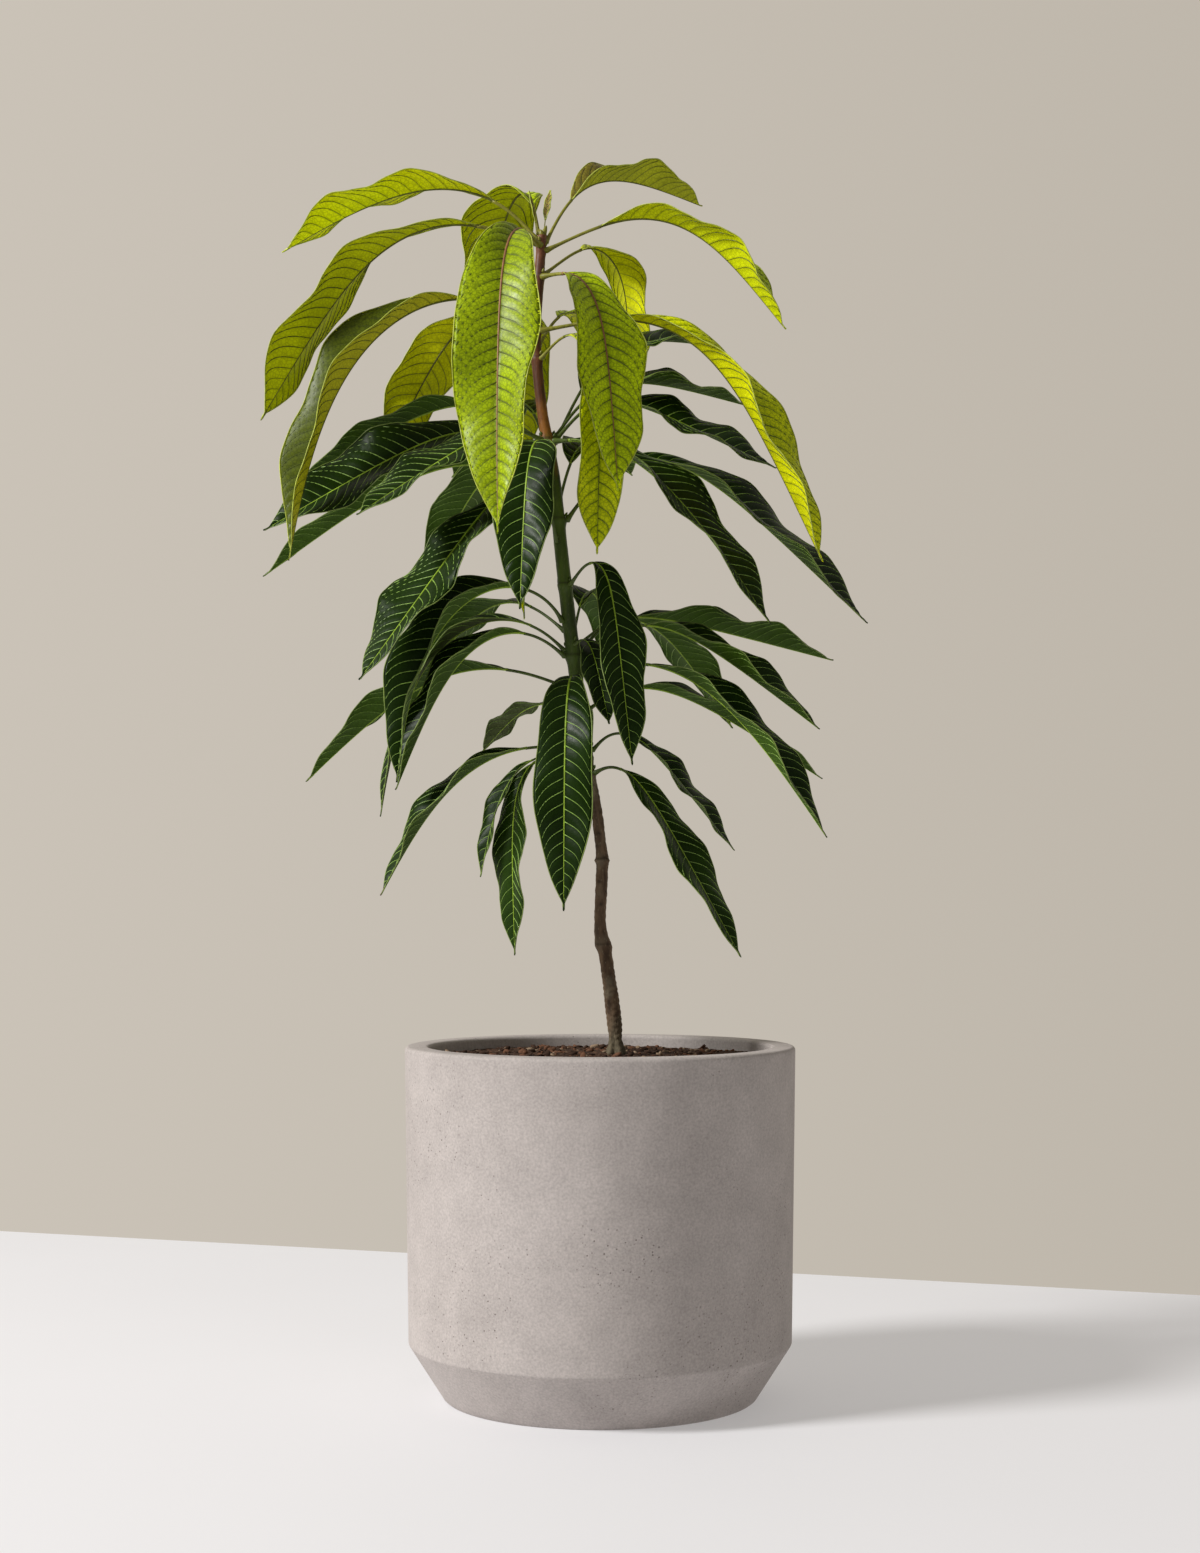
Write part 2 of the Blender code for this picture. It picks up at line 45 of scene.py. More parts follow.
# The pot: a straight tub on a chamfered foot.
POT_HEIGHT = 0.3054
POT_RIM_RADIUS = 0.170
POT_SHOULDER_RADIUS = 0.167
POT_SHOULDER_HEIGHT = 0.0475
POT_BASE_RADIUS = 0.1372
POT_WALL = 0.021
POT_EDGE = 0.0035
POT_BASE_EDGE = (0.0020, 0.0015)
POT_SHOULDER_EDGE = 0.004
POT_SHOULDER_RISE = 0.002
POT_SIDES = 256
POT_STEP = 0.006

# The soil, with a low mound round the trunk.
SOIL_EDGE_HEIGHT = 0.2958
SOIL_TOP_HEIGHT = 0.2992
SOIL_RINGS = 70
SOIL_SIDES = 200
SOIL_ROUGHNESS, SOIL_SINK, SOIL_OVERLAP = 0.0016, 0.001, 0.0005
SOIL_BED_DEPTH, SOIL_RECESS = 0.012, 0.020
# Its lumps and crumbs. Columns: scale, layer of the noise, share.
SOIL_LUMPS = ((38, 0.3, 1.0), (120, 2.0, 0.6), (340, 5.0, 0.5))

# The bark chips on it, with their widths and thicknesses as shares of the length.
CHIP_COUNT = 900
CHIP_SIZES = (0.003, 0.011)
CHIP_WIDTHS, CHIP_THICKNESSES = (0.35, 0.8), (0.12, 0.4)
CHIP_MARGIN, CHIP_FREE_RADIUS = 0.006, 0.014
CHIP_LAYERS = ((-0.5, 0.75), (0.1, 1.0), (0.5, 0.7))
CHIP_TILT = 0.35

# The trunk, as in the solids. Columns: height, x, y, radius.
TRUNK_LINE = (
    (0.299, 0.0138, 0.000, 0.0071),
    (0.310, 0.0133, 0.000, 0.0052),
    (0.322, 0.0127, 0.000, 0.0063),
    (0.345, 0.0101, 0.001, 0.0064),
    (0.358, 0.0084, 0.002, 0.0060),
    (0.386, 0.0042, 0.003, 0.0058),
    (0.396, 0.0020, 0.003, 0.0063),
    (0.406, 0.0003, 0.003, 0.0054),
    (0.420, 0.0000, 0.003, 0.0050),
    (0.445, 0.0011, 0.002, 0.0052),
    (0.467, 0.0017, 0.002, 0.0051),
    (0.485, 0.0000, 0.001, 0.0049),
    (0.510, -0.0033, 0.001, 0.0050),
    (0.557, -0.0121, 0.000, 0.0054),
    (0.660, -0.0252, -0.001, 0.0062),
    (0.740, -0.0343, -0.001, 0.0059),
    (0.798, -0.0400, 0.000, 0.0055),
    (0.834, -0.0462, 0.001, 0.0052),
    (0.860, -0.0508, 0.001, 0.0047),
    (0.921, -0.0563, 0.001, 0.0045),
    (0.978, -0.0533, 0.000, 0.0045),
    (1.013, -0.0508, 0.000, 0.0038),
)
TRUNK_FLARE = 0.0010
TRUNK_FLARE_HEIGHT = 0.010
TRUNK_NODES = (0.392, 0.467, 0.557, 0.607, 0.645, 0.707, 0.764, 0.834, 0.905, 0.977)
NODE_SWELLING = 0.0008
NODE_REACH = 0.004
TRUNK_SIDES = 56
TRUNK_RINGS = 720
TRUNK_SINK = 0.0022

# The relief of the bark: cracks and grain up to the bark's top, wrinkles at the bottom,
# a knob, a ring, a groove over each node, a pad under each leaf, lobes at the foot, and
# scars that wind up the lower trunk.
BARK_TOP = 0.555
BARK_FADE = 0.03
BARK_DEPTH = 0.0004
SMOOTH_SHARE = 0.25
WRINKLE_TOP = 0.375
WRINKLE_DEPTH, WRINKLE_SPACING = 0.00022, 0.0052
KNOB_HEIGHT, KNOB_REACH, KNOB_DEPTH = 0.392, 0.007, 0.0011
RING_HEIGHT, RING_REACH, RING_DEPTH = 0.467, 0.0016, 0.0007
GROOVE_LIFT, GROOVE_REACH, GROOVE_DEPTH, GROOVE_SHADE = 0.0016, 0.0009, 0.00025, 0.55
PAD_DROP, PAD_REACH, PAD_DEPTH = 0.002, 0.0038, 0.0007
PAD_ANGLE, PAD_LIMIT = 34, 0.012
FOOT_HEIGHT, FOOT_DEPTH, FOOT_LOBES = 0.022, 0.0016, 5
SCAR_COUNT, SCAR_START, SCAR_STEP, SCAR_WANDER = 26, 0.415, 0.0052, 0.003
SCAR_TURN, SCAR_ANGLE, SCAR_REACH, SCAR_DEPTH = 2.4, 22, 0.0016, 0.00035
SCAR_SHADE, DARKEST_SCAR = 0.8, 0.9

# The leaves, as in the solids.
STALK_RADIUS = 0.0014
TIP_HALF_WIDTH = 0.0006
ROOT_OFFSET = 0.0009
FINE_STEPS = 240
WAVES = 2.6
WAVE_SHARE = 0.15
MARGIN_LAG = 1.9
NEAR_BULGE = 2.1
FAR_BULGE = 2.4
SEED = 7

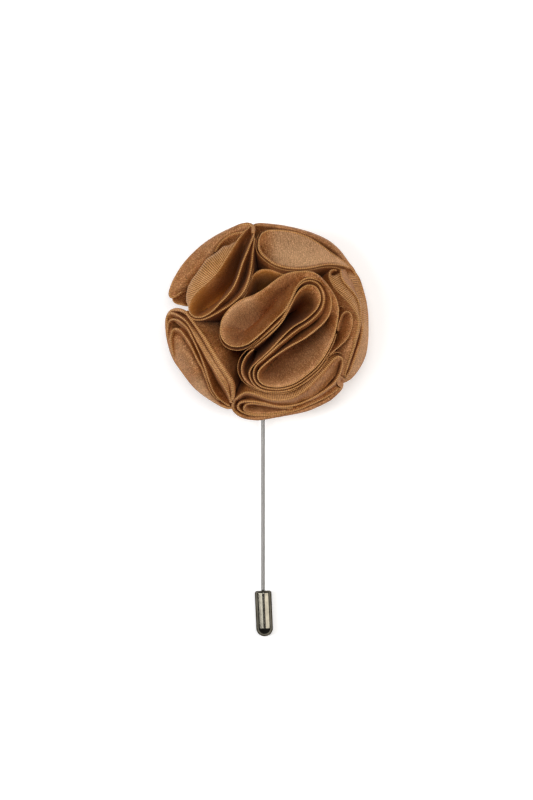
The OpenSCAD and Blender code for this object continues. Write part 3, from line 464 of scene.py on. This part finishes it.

> _Work required_: Copy each line of the records above that carries the word "Blender".

> _Solution to this task_:
Write part 2 of the Blender code for this picture. It picks up at line 45 of scene.py. More parts follow.
The OpenSCAD and Blender code for this object continues. Write part 3, from line 464 of scene.py on. This part finishes it.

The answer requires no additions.